At first, the citizens of Aerth have no plan to make the voyage to this alternate homeworld, but as the Martian crops fail, the explorers launch a rudimentary ship towards Urth, on a thrilling voyage crewed by, among others, our protagonist Magnus. As a child, he’d grown tired of the homilies of his benign, matriarchal mentor, and developed an ambition to join the pioneers – much to his aging parents’ alarm – then, entering adulthood, he lost the love of his life; after that, he chose to take the risk of travelling to another world. And yet, as the ship arrives, a violent landing kills all the crew except him – leaving him stranded.

Deborah Tomkins’s book, winner of the first Novella Award from small publisher Weatherglass – judged by Ali Smith – is composed of concise chapters, never more than two or three pages long and sometimes as brief as a paragraph. Tomkins is an accomplished writer of flash fiction, so she excels in this style: the brief spotlit moment, the isolated detail, each section somewhere between poetry and prose. It’s also a fine way to carry a complex plot with pace and filmic clarity. Years pass between brief scenes; Magnus is in his fifties by the narrative’s close. Tomkins can use the full scale of her imagination – there are so many ideas here, anchored in a human story of love, conflict, regret.

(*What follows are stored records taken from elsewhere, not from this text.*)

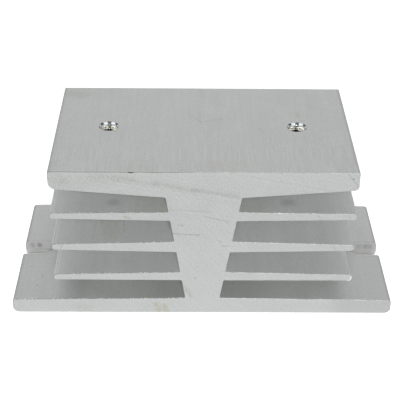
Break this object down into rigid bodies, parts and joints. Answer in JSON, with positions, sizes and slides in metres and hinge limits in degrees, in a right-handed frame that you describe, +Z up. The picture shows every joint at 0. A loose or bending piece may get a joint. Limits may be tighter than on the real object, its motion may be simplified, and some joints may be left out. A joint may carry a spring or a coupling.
{
  "type": "extruded heat sink",
  "caption": "Extruded aluminium heat sink: flat device plate with tapped holes on a wedge web, tapered side fins and a wide slotted base flange.",
  "frame": {"origin": "middle of the underside of the base flange", "axes": "+X across the section, along the width of the flange; +Y along the extrusion, from the front sawn end to the back one; +Z up, out of the device face"},
  "size_m": [0.096, 0.045, 0.0414],
  "materials": {
    "extruded_aluminium": "satin"
  },
  "bodies": {
    "root": {"heat_sink": "extruded_aluminium"}
  },
  "joints": []
}
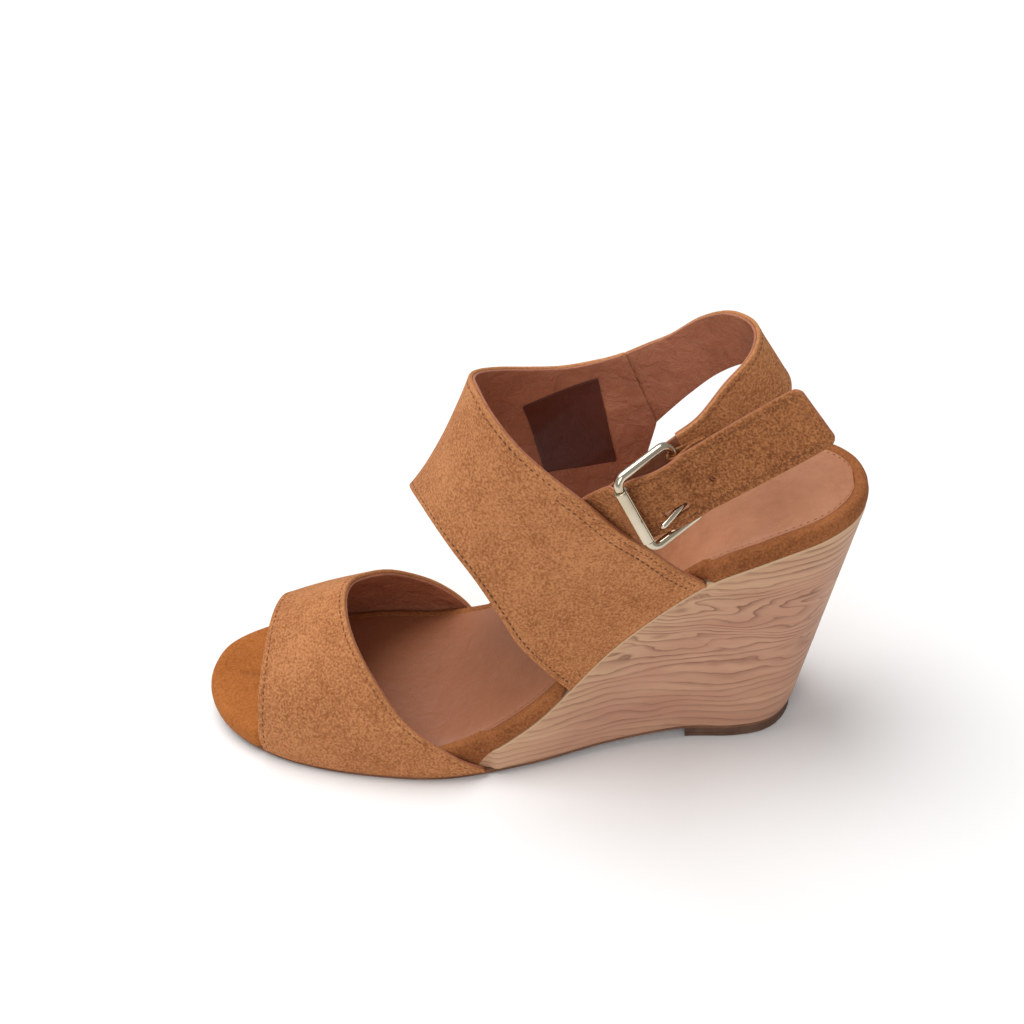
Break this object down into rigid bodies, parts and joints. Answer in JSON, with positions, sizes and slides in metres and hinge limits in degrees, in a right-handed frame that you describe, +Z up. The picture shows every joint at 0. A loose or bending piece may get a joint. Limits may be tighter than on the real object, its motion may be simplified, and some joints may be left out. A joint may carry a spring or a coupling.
{
  "type": "wedge sandal",
  "caption": "Left slingback wedge sandal with a peep-toe strap, a wide instep band and a roller buckle closing a tab on the outer side.",
  "frame": {"origin": "centre of the bounding box in plan, at ground level under the sandal", "axes": "toe towards -X, heel towards +X, outer (buckle) side towards -Y, +Z up"},
  "size_m": [0.2244, 0.0866, 0.1606],
  "materials": {
    "core": "matte",
    "woodgrain": "satin",
    "rubber_sole": "matte",
    "steel": "satin",
    "board": "matte",
    "foam": "matte",
    "sock_leather": "satin",
    "suede": "nap",
    "rim_suede": "nap",
    "lining_leather": "satin",
    "label_leather": "satin",
    "buckle_metal": "polished"
  },
  "bodies": {
    "shoe": {"wedge_core": "core", "wedge_wrap": "woodgrain", "outsole": "rubber_sole", "heel_lift": "rubber_sole", "lift_nails": "steel", "insole_board": "board", "shank": "steel", "shank_rivets": "steel", "heel_nails": "steel", "insole_foam": "foam", "sock_lining": "sock_leather", "toe_wrap": "rim_suede", "insole_rim": "rim_suede", "toe_strap_outer": "suede", "toe_strap_lining": "lining_leather", "band_outer": "suede", "band_lining": "lining_leather", "lining_label": "label_leather", "heel_strap_outer": "suede", "heel_strap_lining": "lining_leather", "buckle_guard": "lining_leather", "buckle_chape": "suede", "tab_outer": "suede", "tab_lining": "lining_leather"},
    "frame": {"buckle_frame": "buckle_metal"},
    "roller": {"buckle_roller": "buckle_metal"},
    "prong": {"buckle_prong": "buckle_metal"},
    "tail": {"tail_outer": "suede", "tail_lining": "lining_leather"}
  },
  "joints": [
    {"name": "frame_swing", "type": "hinge", "parent": "shoe", "child": "frame", "pos_m": [0.0522, -0.02646, 0.1204], "axis": [-0.4054, 0.0533, 0.9126], "range_deg": [-1, 4]},
    {"name": "prong_swing", "type": "hinge", "parent": "frame", "child": "prong", "pos_m": [0.05443, -0.02675, 0.11538], "axis": [-0.4054, 0.0533, 0.9126], "range_deg": [-4, 4]},
    {"name": "roller_spin", "type": "hinge", "parent": "frame", "child": "roller", "pos_m": [0.03606, -0.03728, 0.11386], "axis": [-0.4054, 0.0533, 0.9126], "continuous": true},
    {"name": "tail_lift", "type": "hinge", "parent": "shoe", "child": "tail", "pos_m": [0.05739, -0.03232, 0.12373], "axis": [0.6237, -0.1735, -0.7622], "range_deg": [0, 55]}
  ]
}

Aerth, by Deborah Tomkins, is the first Weatherglass Novella Award winner
Aerth, by Deborah Tomkins, is the first Weatherglass Novella Award winner - Weatherglass

This might just have been a story, beautifully told, about the sublime beauty of space, and it does bear some comparison to Samantha Harvey’s Booker-winning novel Orbital, albeit with a fanciful twist. But Magnus’s crash-landing suddenly opens it all up as a contemporary Swiftian satire. Urth turns out to be more like Earth than Aerth is, in its geopolitics, its ravenous attitude to its own resources, its pollution and overcrowding. For Magnus this is a disorienting voyage to another reality, as he becomes at once a feted celebrity and an unwelcome immigrant, victimised by politicians, conspiracy theorists and talk shows. (Urth has found no evidence of Aerth’s existence, so some people don’t believe his story.) Thus our hero descends from celebrated ingenue to potential terrorist to down-and-out; his best chance – for Aerth and Urth seem, in some ways, mysteriously in sync – may be to track down his Urth-bound doppelganger, even at the cost of bending reality.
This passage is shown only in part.